* [Directive]: Among the lines below, keep only those from the one containing "outer_front_panel();" through the one containing "the imported frame.", and reproduce them exactly.

* [Extracted records]:

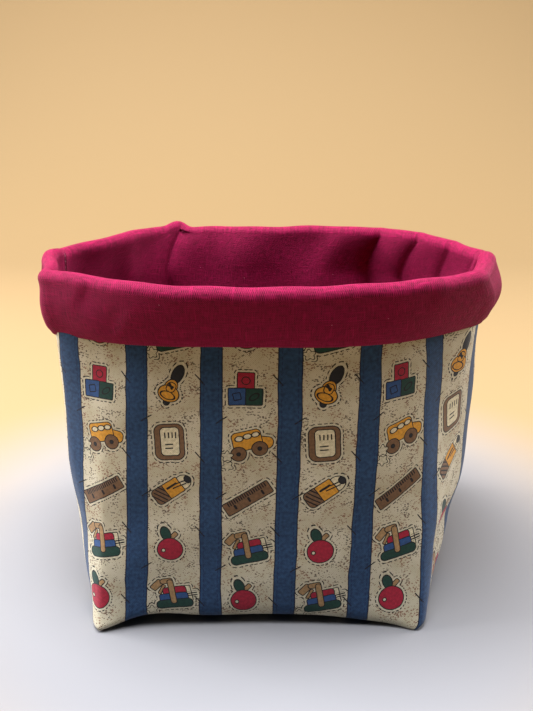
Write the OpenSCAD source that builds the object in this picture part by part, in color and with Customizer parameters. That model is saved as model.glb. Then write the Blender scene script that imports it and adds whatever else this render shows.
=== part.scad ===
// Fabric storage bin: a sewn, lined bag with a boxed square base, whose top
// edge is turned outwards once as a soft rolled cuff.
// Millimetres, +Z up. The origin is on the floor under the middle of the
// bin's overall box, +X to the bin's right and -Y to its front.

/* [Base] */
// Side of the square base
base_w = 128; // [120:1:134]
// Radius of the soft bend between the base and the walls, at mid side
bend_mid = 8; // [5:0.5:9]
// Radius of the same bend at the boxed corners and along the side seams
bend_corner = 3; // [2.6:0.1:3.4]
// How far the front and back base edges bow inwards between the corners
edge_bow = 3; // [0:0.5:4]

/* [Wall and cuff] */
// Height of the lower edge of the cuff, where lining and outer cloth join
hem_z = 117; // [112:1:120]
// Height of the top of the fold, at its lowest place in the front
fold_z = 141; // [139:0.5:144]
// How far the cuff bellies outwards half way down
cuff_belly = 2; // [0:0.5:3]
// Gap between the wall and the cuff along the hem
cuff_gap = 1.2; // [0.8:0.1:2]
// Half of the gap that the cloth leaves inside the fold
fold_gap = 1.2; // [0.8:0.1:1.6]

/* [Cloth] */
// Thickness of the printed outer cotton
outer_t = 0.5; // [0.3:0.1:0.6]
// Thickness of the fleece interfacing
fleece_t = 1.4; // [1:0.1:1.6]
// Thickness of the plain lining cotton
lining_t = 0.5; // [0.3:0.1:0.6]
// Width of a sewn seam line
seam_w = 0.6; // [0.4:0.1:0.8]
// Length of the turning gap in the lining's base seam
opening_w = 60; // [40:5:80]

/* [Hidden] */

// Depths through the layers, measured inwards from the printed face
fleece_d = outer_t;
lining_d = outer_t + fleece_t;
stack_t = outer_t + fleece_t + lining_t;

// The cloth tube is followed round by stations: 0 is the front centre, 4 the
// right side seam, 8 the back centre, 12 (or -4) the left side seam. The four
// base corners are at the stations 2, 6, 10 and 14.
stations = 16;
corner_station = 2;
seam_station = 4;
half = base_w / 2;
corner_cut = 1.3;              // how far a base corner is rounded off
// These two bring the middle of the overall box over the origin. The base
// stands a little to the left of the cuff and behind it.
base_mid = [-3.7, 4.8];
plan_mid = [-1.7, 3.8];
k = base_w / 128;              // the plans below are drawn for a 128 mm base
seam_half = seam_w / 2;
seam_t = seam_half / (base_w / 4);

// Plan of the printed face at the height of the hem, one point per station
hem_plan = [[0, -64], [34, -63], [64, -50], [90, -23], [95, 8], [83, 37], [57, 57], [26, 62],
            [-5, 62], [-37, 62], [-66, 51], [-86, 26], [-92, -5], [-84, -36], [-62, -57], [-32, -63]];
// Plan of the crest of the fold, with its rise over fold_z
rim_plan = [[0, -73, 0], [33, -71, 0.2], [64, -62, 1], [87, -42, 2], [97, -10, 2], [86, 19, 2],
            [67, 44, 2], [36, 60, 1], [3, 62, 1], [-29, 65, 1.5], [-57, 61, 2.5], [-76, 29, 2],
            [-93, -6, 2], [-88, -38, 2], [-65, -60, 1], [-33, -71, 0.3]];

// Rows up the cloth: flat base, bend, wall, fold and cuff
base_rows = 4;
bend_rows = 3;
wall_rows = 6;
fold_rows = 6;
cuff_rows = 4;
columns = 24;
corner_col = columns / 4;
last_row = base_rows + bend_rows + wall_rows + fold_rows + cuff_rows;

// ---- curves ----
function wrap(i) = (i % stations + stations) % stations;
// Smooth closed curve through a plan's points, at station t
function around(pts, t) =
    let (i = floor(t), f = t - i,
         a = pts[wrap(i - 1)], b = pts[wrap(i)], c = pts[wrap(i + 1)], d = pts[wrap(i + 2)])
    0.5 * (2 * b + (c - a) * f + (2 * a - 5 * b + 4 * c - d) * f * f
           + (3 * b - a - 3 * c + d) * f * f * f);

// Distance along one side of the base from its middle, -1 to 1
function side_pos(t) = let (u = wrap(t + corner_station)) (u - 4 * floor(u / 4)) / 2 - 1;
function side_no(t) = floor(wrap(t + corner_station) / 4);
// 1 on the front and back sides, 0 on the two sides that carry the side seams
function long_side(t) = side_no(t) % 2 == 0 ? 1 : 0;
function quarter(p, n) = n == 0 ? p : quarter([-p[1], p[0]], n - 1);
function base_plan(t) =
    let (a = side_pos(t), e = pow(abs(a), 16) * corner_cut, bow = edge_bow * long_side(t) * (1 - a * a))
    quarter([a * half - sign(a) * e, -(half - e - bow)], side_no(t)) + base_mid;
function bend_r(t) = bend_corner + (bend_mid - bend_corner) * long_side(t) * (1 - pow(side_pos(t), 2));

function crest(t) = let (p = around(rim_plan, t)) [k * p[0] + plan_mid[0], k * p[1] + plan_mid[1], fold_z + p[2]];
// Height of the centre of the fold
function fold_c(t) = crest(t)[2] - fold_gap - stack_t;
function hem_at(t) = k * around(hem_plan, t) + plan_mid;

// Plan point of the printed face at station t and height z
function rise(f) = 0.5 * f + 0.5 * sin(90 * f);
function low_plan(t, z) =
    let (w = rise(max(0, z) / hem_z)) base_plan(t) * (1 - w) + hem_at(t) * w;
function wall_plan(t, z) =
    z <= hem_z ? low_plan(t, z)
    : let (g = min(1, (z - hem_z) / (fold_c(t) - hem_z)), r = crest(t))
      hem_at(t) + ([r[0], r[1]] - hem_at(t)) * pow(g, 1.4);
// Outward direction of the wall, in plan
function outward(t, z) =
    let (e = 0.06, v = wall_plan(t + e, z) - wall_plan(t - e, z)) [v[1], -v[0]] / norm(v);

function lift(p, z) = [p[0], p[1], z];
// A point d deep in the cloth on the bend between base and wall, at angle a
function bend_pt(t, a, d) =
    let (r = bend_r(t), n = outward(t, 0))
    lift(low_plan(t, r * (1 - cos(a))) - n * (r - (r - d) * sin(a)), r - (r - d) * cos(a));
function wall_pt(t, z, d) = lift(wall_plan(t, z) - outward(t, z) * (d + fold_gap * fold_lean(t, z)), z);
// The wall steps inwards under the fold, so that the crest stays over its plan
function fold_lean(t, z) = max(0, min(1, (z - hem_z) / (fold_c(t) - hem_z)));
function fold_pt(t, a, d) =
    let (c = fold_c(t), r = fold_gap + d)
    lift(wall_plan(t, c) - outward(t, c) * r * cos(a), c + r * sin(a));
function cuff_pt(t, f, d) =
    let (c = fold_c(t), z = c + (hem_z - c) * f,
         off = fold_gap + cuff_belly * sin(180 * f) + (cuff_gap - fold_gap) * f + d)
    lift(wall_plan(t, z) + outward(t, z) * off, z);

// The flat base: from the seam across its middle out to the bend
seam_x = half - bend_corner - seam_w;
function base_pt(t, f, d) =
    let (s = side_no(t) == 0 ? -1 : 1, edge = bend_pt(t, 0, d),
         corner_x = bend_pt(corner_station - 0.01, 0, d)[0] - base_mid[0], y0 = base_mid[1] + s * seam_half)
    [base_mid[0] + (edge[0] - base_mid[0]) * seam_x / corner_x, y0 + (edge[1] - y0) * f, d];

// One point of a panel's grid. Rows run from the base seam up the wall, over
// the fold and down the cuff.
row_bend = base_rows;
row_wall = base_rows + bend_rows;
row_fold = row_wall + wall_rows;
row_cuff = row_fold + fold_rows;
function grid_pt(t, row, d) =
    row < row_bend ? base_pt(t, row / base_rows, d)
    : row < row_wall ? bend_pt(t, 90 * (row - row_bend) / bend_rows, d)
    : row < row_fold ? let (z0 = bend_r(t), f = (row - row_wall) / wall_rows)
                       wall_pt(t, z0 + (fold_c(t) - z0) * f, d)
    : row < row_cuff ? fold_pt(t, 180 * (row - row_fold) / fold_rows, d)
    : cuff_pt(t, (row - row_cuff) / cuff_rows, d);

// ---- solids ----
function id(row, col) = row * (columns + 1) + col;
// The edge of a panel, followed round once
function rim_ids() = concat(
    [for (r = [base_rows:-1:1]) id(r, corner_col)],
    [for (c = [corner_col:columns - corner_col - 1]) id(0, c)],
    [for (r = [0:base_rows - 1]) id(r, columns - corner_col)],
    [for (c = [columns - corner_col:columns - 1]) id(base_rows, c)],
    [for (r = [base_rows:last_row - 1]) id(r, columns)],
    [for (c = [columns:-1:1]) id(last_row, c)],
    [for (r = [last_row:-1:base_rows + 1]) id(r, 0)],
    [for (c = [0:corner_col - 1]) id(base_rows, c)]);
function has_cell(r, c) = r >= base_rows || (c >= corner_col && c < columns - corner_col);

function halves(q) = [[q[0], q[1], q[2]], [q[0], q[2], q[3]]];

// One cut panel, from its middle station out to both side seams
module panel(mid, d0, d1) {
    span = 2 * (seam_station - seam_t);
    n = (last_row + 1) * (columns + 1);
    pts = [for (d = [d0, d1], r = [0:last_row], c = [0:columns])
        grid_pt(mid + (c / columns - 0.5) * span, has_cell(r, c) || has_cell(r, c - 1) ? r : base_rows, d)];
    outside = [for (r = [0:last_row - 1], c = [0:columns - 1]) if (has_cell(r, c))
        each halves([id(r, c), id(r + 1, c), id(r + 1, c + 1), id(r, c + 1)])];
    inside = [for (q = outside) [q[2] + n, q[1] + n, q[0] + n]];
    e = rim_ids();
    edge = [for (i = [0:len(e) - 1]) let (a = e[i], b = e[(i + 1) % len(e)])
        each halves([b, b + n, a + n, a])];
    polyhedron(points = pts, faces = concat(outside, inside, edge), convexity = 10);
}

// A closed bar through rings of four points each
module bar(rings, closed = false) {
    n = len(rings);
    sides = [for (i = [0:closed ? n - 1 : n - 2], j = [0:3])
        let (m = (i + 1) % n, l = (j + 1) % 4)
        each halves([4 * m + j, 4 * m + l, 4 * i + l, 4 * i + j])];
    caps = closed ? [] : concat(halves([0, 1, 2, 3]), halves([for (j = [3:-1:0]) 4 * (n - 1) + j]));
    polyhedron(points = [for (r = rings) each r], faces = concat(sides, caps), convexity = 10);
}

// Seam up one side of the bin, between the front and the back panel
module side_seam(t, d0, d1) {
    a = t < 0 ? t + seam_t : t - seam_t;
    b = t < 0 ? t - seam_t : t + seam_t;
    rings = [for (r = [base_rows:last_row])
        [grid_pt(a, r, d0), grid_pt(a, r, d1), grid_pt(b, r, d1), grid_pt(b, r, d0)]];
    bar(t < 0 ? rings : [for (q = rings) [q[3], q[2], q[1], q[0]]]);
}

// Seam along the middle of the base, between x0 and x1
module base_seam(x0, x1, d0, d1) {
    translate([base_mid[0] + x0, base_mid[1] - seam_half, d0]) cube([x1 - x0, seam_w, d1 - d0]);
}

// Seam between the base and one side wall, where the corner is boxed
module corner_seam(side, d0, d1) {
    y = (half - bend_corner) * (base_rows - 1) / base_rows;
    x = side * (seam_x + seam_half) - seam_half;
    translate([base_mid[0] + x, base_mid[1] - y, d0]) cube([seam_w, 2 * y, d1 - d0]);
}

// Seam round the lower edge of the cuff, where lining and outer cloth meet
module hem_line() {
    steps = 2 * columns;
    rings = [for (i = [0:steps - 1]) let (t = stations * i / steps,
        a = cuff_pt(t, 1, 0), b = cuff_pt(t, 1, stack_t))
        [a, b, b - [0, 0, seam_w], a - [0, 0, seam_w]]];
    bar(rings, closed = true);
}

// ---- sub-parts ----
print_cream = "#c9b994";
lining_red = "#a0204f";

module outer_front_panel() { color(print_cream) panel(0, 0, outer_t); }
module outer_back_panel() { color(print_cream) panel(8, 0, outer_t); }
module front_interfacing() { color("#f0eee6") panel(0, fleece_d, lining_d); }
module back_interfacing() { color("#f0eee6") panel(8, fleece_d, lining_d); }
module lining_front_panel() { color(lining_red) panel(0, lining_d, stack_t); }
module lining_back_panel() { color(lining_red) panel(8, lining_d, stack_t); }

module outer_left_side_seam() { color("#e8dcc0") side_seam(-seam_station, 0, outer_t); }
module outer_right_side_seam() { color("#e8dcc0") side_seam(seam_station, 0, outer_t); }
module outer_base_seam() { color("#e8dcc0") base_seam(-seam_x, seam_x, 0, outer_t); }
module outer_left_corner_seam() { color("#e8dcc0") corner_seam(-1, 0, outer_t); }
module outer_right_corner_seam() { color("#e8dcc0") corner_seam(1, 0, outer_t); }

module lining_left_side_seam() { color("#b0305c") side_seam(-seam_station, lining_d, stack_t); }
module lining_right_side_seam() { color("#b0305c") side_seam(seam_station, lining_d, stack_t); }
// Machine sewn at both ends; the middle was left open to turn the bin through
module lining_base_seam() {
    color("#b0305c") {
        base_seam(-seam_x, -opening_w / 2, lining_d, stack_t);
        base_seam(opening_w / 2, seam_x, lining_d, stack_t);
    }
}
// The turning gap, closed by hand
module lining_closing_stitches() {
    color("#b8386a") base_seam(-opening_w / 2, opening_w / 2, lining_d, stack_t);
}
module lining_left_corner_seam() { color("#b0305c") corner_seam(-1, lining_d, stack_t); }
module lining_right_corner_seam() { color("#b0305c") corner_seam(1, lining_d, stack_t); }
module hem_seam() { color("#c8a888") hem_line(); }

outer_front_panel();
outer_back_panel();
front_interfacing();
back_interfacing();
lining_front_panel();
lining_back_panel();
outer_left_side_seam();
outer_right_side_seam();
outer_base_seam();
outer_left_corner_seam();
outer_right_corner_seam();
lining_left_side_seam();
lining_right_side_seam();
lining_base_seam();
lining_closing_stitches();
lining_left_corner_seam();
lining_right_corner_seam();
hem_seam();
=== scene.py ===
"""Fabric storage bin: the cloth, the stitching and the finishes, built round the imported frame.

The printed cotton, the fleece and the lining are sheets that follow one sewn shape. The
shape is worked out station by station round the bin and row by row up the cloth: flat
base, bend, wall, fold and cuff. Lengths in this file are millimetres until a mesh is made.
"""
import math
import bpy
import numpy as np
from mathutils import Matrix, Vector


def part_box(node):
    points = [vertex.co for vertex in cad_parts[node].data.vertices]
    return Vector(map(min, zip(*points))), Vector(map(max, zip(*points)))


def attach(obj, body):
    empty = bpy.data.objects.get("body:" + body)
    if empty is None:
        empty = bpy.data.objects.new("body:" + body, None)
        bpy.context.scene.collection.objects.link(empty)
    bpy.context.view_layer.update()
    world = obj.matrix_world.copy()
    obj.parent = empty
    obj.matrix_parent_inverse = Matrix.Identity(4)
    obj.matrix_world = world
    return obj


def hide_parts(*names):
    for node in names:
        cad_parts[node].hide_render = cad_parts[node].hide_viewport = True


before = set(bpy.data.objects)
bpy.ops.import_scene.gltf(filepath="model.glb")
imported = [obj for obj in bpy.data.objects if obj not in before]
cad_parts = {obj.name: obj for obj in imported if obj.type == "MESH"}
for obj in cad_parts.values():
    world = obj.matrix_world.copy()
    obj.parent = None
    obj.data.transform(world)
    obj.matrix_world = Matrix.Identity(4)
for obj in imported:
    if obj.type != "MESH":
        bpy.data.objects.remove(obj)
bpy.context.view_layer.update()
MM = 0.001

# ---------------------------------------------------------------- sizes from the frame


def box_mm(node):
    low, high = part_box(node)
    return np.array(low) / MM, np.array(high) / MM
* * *
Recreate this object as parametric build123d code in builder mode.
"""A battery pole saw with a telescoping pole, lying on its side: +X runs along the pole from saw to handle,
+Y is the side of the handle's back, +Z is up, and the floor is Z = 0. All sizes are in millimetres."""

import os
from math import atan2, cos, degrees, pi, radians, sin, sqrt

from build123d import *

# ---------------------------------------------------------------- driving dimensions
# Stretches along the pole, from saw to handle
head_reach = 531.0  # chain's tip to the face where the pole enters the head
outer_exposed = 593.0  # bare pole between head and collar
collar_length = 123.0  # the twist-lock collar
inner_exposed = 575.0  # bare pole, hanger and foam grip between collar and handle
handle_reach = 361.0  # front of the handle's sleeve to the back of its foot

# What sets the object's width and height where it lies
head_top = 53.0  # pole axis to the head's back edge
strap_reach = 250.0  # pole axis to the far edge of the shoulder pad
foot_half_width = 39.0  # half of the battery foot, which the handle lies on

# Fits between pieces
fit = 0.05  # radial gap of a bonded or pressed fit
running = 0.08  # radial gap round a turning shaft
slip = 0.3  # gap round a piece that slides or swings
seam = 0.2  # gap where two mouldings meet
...
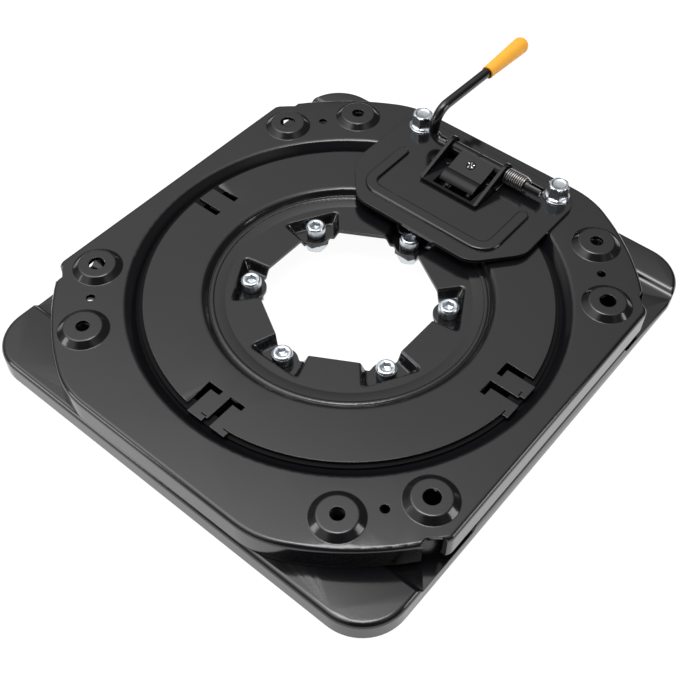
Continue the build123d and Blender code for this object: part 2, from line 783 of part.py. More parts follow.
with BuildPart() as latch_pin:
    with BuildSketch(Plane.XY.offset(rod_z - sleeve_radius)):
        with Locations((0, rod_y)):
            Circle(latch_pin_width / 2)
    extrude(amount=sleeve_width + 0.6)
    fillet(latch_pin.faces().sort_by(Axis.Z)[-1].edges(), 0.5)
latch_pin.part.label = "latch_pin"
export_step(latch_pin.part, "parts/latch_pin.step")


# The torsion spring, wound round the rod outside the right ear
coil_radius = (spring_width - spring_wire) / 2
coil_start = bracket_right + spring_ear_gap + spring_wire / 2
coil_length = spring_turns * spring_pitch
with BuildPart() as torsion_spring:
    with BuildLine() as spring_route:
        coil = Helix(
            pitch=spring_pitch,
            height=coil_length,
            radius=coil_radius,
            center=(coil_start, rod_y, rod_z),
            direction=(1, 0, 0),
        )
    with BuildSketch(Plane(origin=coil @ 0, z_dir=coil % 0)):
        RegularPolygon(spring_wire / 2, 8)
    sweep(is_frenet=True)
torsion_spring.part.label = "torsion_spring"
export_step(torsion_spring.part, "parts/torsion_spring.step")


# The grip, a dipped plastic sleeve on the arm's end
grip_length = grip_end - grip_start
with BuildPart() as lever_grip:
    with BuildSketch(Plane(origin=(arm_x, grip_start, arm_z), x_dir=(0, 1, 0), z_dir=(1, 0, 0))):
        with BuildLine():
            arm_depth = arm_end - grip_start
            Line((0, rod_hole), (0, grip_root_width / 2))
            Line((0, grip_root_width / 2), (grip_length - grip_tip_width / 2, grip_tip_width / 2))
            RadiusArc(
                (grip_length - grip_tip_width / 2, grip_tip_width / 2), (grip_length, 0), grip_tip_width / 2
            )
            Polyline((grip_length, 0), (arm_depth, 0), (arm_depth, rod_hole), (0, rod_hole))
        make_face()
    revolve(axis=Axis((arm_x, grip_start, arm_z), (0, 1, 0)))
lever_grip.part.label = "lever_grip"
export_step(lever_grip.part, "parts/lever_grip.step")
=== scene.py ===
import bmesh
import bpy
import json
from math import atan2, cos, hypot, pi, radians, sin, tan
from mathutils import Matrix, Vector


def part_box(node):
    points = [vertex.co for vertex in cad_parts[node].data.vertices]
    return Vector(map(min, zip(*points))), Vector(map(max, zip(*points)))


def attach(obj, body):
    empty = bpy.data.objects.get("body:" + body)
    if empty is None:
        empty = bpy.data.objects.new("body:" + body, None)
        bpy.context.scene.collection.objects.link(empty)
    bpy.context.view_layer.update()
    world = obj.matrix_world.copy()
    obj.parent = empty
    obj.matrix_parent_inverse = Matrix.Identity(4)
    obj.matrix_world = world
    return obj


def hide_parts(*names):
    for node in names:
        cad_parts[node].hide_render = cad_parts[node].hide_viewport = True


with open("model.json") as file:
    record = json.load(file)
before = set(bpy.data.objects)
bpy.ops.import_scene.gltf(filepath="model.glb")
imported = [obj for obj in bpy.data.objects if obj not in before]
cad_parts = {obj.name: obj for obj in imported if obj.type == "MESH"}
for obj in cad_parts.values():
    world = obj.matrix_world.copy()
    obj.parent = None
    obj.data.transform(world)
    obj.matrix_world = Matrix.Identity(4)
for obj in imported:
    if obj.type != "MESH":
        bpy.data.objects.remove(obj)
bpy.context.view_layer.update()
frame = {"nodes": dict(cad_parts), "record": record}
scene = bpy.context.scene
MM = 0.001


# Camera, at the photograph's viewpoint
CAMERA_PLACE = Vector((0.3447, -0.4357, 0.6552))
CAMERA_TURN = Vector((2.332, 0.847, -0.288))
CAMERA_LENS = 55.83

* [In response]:
outer_front_panel();
outer_back_panel();
front_interfacing();
back_interfacing();
lining_front_panel();
lining_back_panel();
outer_left_side_seam();
outer_right_side_seam();
outer_base_seam();
outer_left_corner_seam();
outer_right_corner_seam();
lining_left_side_seam();
lining_right_side_seam();
lining_base_seam();
lining_closing_stitches();
lining_left_corner_seam();
lining_right_corner_seam();
hem_seam();
=== scene.py ===
"""Fabric storage bin: the cloth, the stitching and the finishes, built round the imported frame.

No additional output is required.